CULTURA

Chez Suzy Solidor, más que un cabaret

8a843bac268d7d002f2a4e21594ee689 (1)_result
photo_camera Suzy Solidor

Suzy Solidor entonaba cada noche con su voz gruesa y sentida canciones que los marineros cantaban para sí en la proa de sus barcos.

Suzy Solidor (1900, Saint-Malo; 1983, Cagnes-sur-Mer) entonaba cada noche con su voz gruesa y sentida canciones que los marineros cantaban para sí en la proa de sus barcos. Lo hacía después de recitar a Verlaine y Baudelaire, con la dicción precisa y el corazón en cada verso. Era la estrella, en su local de la parisina Rue de Balzac, Chez Suzy Solidor (1949-1966), como antes lo fue La Vie Parisienne, cuyas paredes vieron desfilar oficiales alemanes durante la ocupación.

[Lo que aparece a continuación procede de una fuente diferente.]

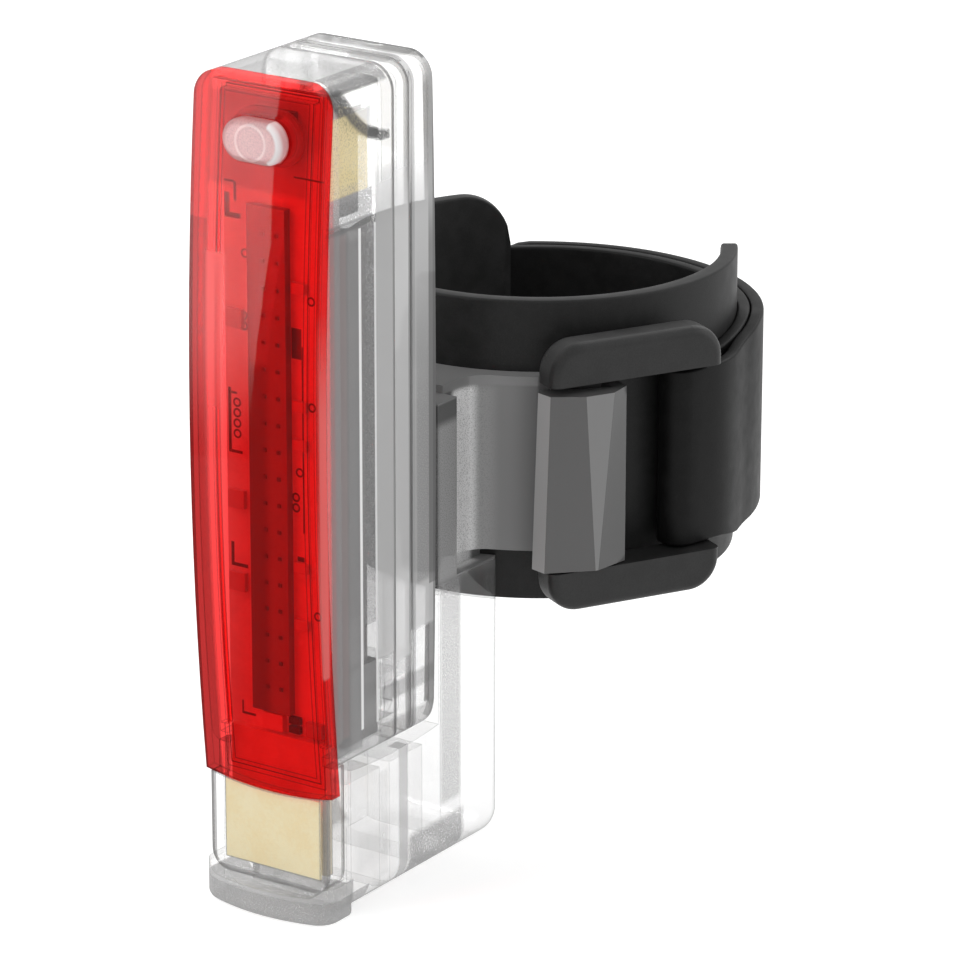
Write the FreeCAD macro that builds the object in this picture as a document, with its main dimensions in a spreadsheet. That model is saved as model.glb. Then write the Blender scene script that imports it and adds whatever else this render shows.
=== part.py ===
import FreeCAD, Part
import math
import os

import Sketcher
from FreeCAD import Placement, Rotation, Vector

# A rear bike light on a strap mount for a seat post.
# The frame's origin is on the post's axis, at the middle of the rubber liner's height.
# +Z runs up along the post, the light shines along -Y, and +X is on the right seen from the front.

SIZES = [
    # the light: its shells
    ("light_width", 13.0, "width of the lens and of the shells"),
    ("light_height", 60.5, "length of the lens, from its bottom corners to its top edge"),
    ("light_depth", 14.6, "front plane to the back face at its top and bottom"),
    ("light_corner", 2.2, "radius of the corners seen from the front"),
    ("front_bow", 1.5, "how far the lens bows forward at half height"),
    ("back_bow", 0.5, "how far the back bows backward at half height"),
    ("lens_wall", 1.1, "wall of the red lens"),
    ("lens_sag", 0.7, "how far the lens's bottom edge dips at its middle"),
    ("rib_gap", 0.15, "gap between the lens's locating rib and the housing's walls"),
    ("rib_width", 0.7, "width of that rib"),
    ("rib_depth", 0.7, "how far that rib reaches behind the lens's wall"),
    ("seam", 0.04, "gap in a closed seam between two shells"),
    ("shell_wall", 0.9, "wall of the clear shells"),
    ("shell_lift", 2.3, "shells' underside above the lens's bottom corners"),
    ("shell_toe", 1.0, "radius of the shells' lower corners seen from the front"),
    ("shell_heel", 2.2, "radius of the back cover's lower back edge"),
    ("housing_depth", 9.2, "front plane to the back of the front housing"),
    ("frame_depth", 2.15, "depth of the frame between housing and back cover"),
    ("frame_wall", 1.3, "width of that frame seen from the back"),
    ("frame_bar_lift", 4.3, "cross bar in that frame above the shells' underside"),
    ("frame_bar_wall", 1.3, "height of that cross bar"),
    ("groove", 0.35, "groove between the frame and the back cover"),
    # the push button and its switch
    ("button_length", 6.0, "button across the light"),
    ("button_height", 3.6, "button up and down"),
    ("button_proud", 1.0, "how far the button stands out of the lens"),
    ("button_drop", 5.1, "button's middle below the light's top"),
    ("button_gap", 0.12, "running gap round the button"),
    ("button_travel", 0.4, "button's stroke"),
    ("button_round", 0.55, "rounding of the button's rim"),
    ("flange_lip", 0.55, "how far the button's retaining flange is wider all round"),
    ("flange_wall", 0.35, "thickness of the flange"),
    ("pipe_width", 2.9, "diameter of the light guide in the button"),
    ("plunger_width", 1.6, "diameter of the switch's plunger"),
    ("switch_side", 4.2, "side of the square switch"),
    ("switch_rest", 0.12, "thickness of the switch beyond the button's stroke"),
    # the circuit board and what is on it
    ("board_front", 2.2, "front plane to the circuit board's face"),
    ("board_wall", 0.8, "thickness of the circuit board"),
    ("board_width", 11.0, "width of the circuit board"),
    ("board_foot", 0.2, "board's lower end above the shells' floor"),
    ("board_lap", 0.5, "height over which the contact board overlaps the circuit board"),
    ("board_head", 0.5, "board's upper end below the shells' ceiling"),
    ("led_width", 3.8, "width of the LED strip"),
    ("led_wall", 0.75, "thickness of the LED strip"),
    ("led_foot", 2.35, "strip's lower end above the board's lower end"),
    ("led_head", 10.3, "strip's upper end below the shells' ceiling"),
    ("led_shift", 0.75, "strip's middle to the left of the light's middle"),
    ("chip_width", 0.32, "width and height of one LED chip"),
    ("chip_wall", 0.12, "how far a chip stands out of the strip"),
    ("chip_pitch", 2.3, "distance from chip to chip along the strip"),
    ("chip_rows", 1.4, "distance between the two rows of chips"),
    ("chip_shift", 0.4, "rows' middle to the right of the strip's middle"),
    # the cell, its tray and its protection board
    ("cell_width", 10.0, "width of the pouch cell"),
    ("cell_wall", 4.3, "thickness of the pouch cell"),
    ("cell_head", 13.05, "pouch cell's top below the shells' ceiling"),
    ("cell_round", 1.0, "rounding of the pouch's long edges"),
    ("cell_gap", 0.25, "gap between the cell and what is beside it"),
    ("tray_wall", 0.35, "wall of the tray that holds the cell's foot"),
    ("tray_height", 6.5, "height of that tray"),
    ("guard_height", 8.4, "height of the taped protection board"),
    ("guard_wall", 3.4, "thickness of the taped protection board"),
    ("guard_lift", 2.1, "taped protection board above the cell's top"),
    ("tab_width", 2.0, "width of a cell tab"),
    ("tab_wall", 0.2, "thickness of a cell tab"),
    ("tab_spread", 5.2, "distance between the two tabs' middles"),
    # the plug at the light's foot
    ("plug_width", 12.0, "width of a type A plug's tongue"),
    ("plug_length", 8.8, "plug's end to the lens's bottom corners"),
    ("plug_wall", 2.35, "thickness of the plug"),
    ("plug_corner", 1.7, "radius of the plug's lower corners"),
    ("plate_width", 9.7, "width of the gold plate"),
    ("plate_wall", 0.2, "thickness of the gold plate"),
    ("plate_depth", 0.46, "front plane to the gold plate's face"),
    ("plate_margin", 1.05, "clear edge under the gold plate"),
    ("tongue_wall", 0.8, "thickness of the contact board in the plug"),
    ("contact_width", 1.0, "width of one contact"),
    ("contact_wall", 0.12, "thickness of one contact"),
    ("contact_length", 7.4, "length of one contact"),
    ("contact_inner", 2.0, "distance between the two inner contacts"),
    ("contact_outer", 7.0, "distance between the two outer contacts"),
    # the post and the rubber liner round it
    ("post_distance", 40.1, "light's front plane to the post's axis"),
    ("post_height", 35.3, "cradle's underside to the liner's middle"),
    ("post_radius", 15.9, "bore of the liner, for a 31.6 mm post"),
    ("liner_wall", 1.45, "wall of the liner"),
    ("liner_height", 26.6, "height of the liner"),
    ("liner_angle", 137.5, "liner's left end, in degrees round the post from the front"),
    ("liner_sweep_angle", 265.5, "degrees of the post that the liner covers"),
    ("liner_ear", 4.5, "radius of the liner's left corners"),
    ("liner_tip", 1.2, "radius of the liner's right corners"),
    ("bond_gap", 0.05, "gap between the liner and what lies on it"),
    # the clear mount: cradle, back wall and block
    ("cradle_width", 13.2, "width of the cradle"),
    ("cradle_round", 2.8, "radius of the cradle's lower long edges"),
    ("cradle_nose", 1.9, "how far the cradle's foot stands in front of the light"),
    ("nose_bow", 1.3, "how far the foot's front bows out at its middle"),
    ("nose_round", 2.2, "radius of the foot's front corners"),
    ("nose_heel", 0.8, "radius of the lower edge round the foot"),
    ("floor_wall", 2.6, "floor under the plug"),
    ("lip_height", 3.4, "top of the lip round the plug's corners, above the underside"),
    ("seat_gap", 0.06, "plug's end above the floor"),
    ("plug_gap", 0.1, "gap round the plug in the cradle"),
    ("rim_gap", 0.5, "gap between the cradle's rim and the shells"),
    ("rim_dish", 0.35, "how far the rim dips at its middle"),
    ("wall_gap", 0.15, "gap between the light's back and the back wall"),
    ("wall_back", 18.0, "light's front plane to the back wall's back"),
    ("wall_height", 41.7, "top of the back wall above the underside"),
    ("block_back", 24.9, "light's front plane to the block's back"),
    ("block_height", 25.9, "top of the block above the underside"),
    ("block_round", 1.5, "radius of the block's upright back edges"),
    ("core_wall", 1.7, "wall round the cores under the block"),
    ("core_rib", 1.4, "rib between the two front cores"),
    ("core_roof", 2.2, "material above the cores"),
    ("neck_width", 10.4, "width of the neck from the back wall to the arms"),
    # the rail that the light slides onto
    ("rail_neck", 2.6, "width of the rail's neck"),
    ("rail_head", 4.6, "width of the rail's head"),
    ("rail_wall", 0.9, "thickness of the rail's head"),
    ("rail_depth", 1.9, "how far the rail reaches into the back cover"),
    ("rail_foot", 5.0, "rail's lower end above the shells' underside"),
    ("rail_top", 17.5, "rail's upper end above the shells' underside"),
    ("rail_gap", 0.12, "gap between the rail and its slot"),
    # the arms, the hook and the strap's anchor
    ("band_drop", 0.65, "middle of arms, hook, ring and strap below the liner's middle"),
    ("arm_wall", 1.4, "thickness of the arms round the liner"),
    ("arm_height", 15.5, "height of the arms and of the hook"),
    ("hook_gap", 0.4, "gap between the ring's latch bar and the hook's plate"),
    ("hook_heel", 2.65, "bend of the hook, to the left of the ring's middle line"),
    ("hook_wall", 1.25, "thickness of the hook's bend"),
    ("tip_upper", 10.2, "upper end of the hook's free edge, left of the middle line"),
    ("tip_lower", 10.7, "lower end of the hook's free edge"),
    ("hook_drop", 0.3, "middle of the hook below the middle of the arms"),
    ("hook_face", 22.55, "hook's outer face from the post's axis"),
    ("ridge_upper", 4.45, "upper end of the hook's front ridge, left of the middle line"),
    ("ridge_lower", 5.85, "lower end of the hook's front ridge"),
    ("facet_upper", 7.1, "upper end of the hook's second ridge"),
    ("facet_lower", 6.1, "lower end of the hook's second ridge"),
    ("anchor_angle", 44.0, "strap's anchor, in degrees to the left of the front"),
    ("bead_radius", 1.4, "radius of the bead at the strap's end"),
    ("bead_gap", 0.08, "gap round the bead in its channel"),
    ("channel_wall", 1.1, "wall of the channel that holds the bead"),
    # the ring
    ("ring_angle", 61.0, "ring's middle line, in degrees to the right of the front"),
    ("ring_inner", 18.7, "ring's inner face from the post's axis"),
    ("ring_wall", 3.1, "thickness of the ring"),
    ("ring_left", 9.85, "ring's left end from its middle line"),
    ("ring_right", 6.4, "ring's right end from its middle line"),
    ("ring_opening", 16.4, "height of the ring's opening"),
    ("ring_bar", 3.6, "height of its upper and lower bars"),
    ("ring_corner", 2.8, "radius of its corners seen from the front"),
    ("ring_round", 0.8, "rounding of its edges"),
    ("latch_far_angle", 24.3, "latch bar's left edge, in degrees left of the middle line"),
    ("latch_near_angle", 12.7, "latch bar's right edge, in degrees left of the middle line"),
    ("latch_gap", 0.3, "gap between the arm and the latch bar"),
    ("latch_wall", 1.9, "thickness of the latch bar"),
    ("fold_bar_wall", 1.2, "thickness of the bar that the strap folds round"),
    ("fold_near_angle", 11.4, "that bar's rounded edge, in degrees right of the middle line"),
    ("fold_far_angle", 19.2, "that bar's other edge, in degrees right of the middle line"),
    # the strap
    ("strap_wall", 1.1, "thickness of the strap"),
    ("strap_gap", 0.1, "gap between the strap and what it goes round"),
    ("strap_drop", 0.22, "middle of the strap below the middle of the arms"),
    ("strap_narrow", 15.6, "width of the strap in the ring"),
    ("strap_wide", 17.4, "width of the strap round the back of the post"),
    ("taper_upper", 8.0, "length over which the strap's upper edge widens"),
    ("taper_lower", 4.0, "length over which the strap's lower edge widens"),
    ("tail_angle", 228.0, "end of the folded tail, in degrees round the post"),
    ("tail_round", 4.0, "radius of the tail's corners"),
]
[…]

Por ello, cuando a media noche se apagaba la luz y otra voz pronunciaba su nombre, allí, donde antes habian actuado otros, imitadores de entretiempo, cómicos de la vida, travestís de melena al viento y piernas de quitar el aliento, el aplauso hacia ella se hacía solemne. Un local a su medida, de ambiente ambiguo y con las paredes vestidas en su vivo retrato, repetido una y mil veces. Un renglón infinito de cuadros que eran la extensión de su vida y de su fama. Entre ellos el de Van Dogen, un pintor capaz de reflejar en cada retrato de mujer la vanguardia de la mano del deseo; él fue quien la animó a cantar, después de oírla tararear un día que se dejó caer por el anticuario que la mujer tenía junto a Yvonne de Bremond d'Ars, su pareja, "Canta con tus entrañas, en vez de cantar con tu cabeza", le dijo, "Tu voz es interesante", y lo era.  


  Posó para los grandes, su altísima y andrógina figura. Tamara de Lempicka, la más sensual; Man Ray -en todo su poderío-; Picabia; Cocteau, de quien era muy amiga, Foujita, Kiesling o Bacon. Así hasta 225, muchas de aquellas pinturas hoy figuran en el Musée-Château Grimaldi, cerca de Niza, en Cagnes-sur-Mer, donados a su muerte.  
   Decía que era descendiente del corsario Surcouf; hasta cierto punto era cierto, su madre sirvió a sus descendientes; además era fácil que desde la atalaya de unas piernas sin fin, al saltar sobre la arena húmeda, imaginar el romper de las olas en el acantilado con la épica de una batalla constante.

Aquel mar de Bretaña, lleno de lobos de mar, el mismo mar que repicó noche tras noche, entre comediantes, intelectuales, y almas apresuradas de sexo. Canciones atrapadas en tierra extraña que ella interpretaba ataviada con una suerte de túnica griega, como si fuera ella el faro a iluminar a los barcos que llegan a puerto.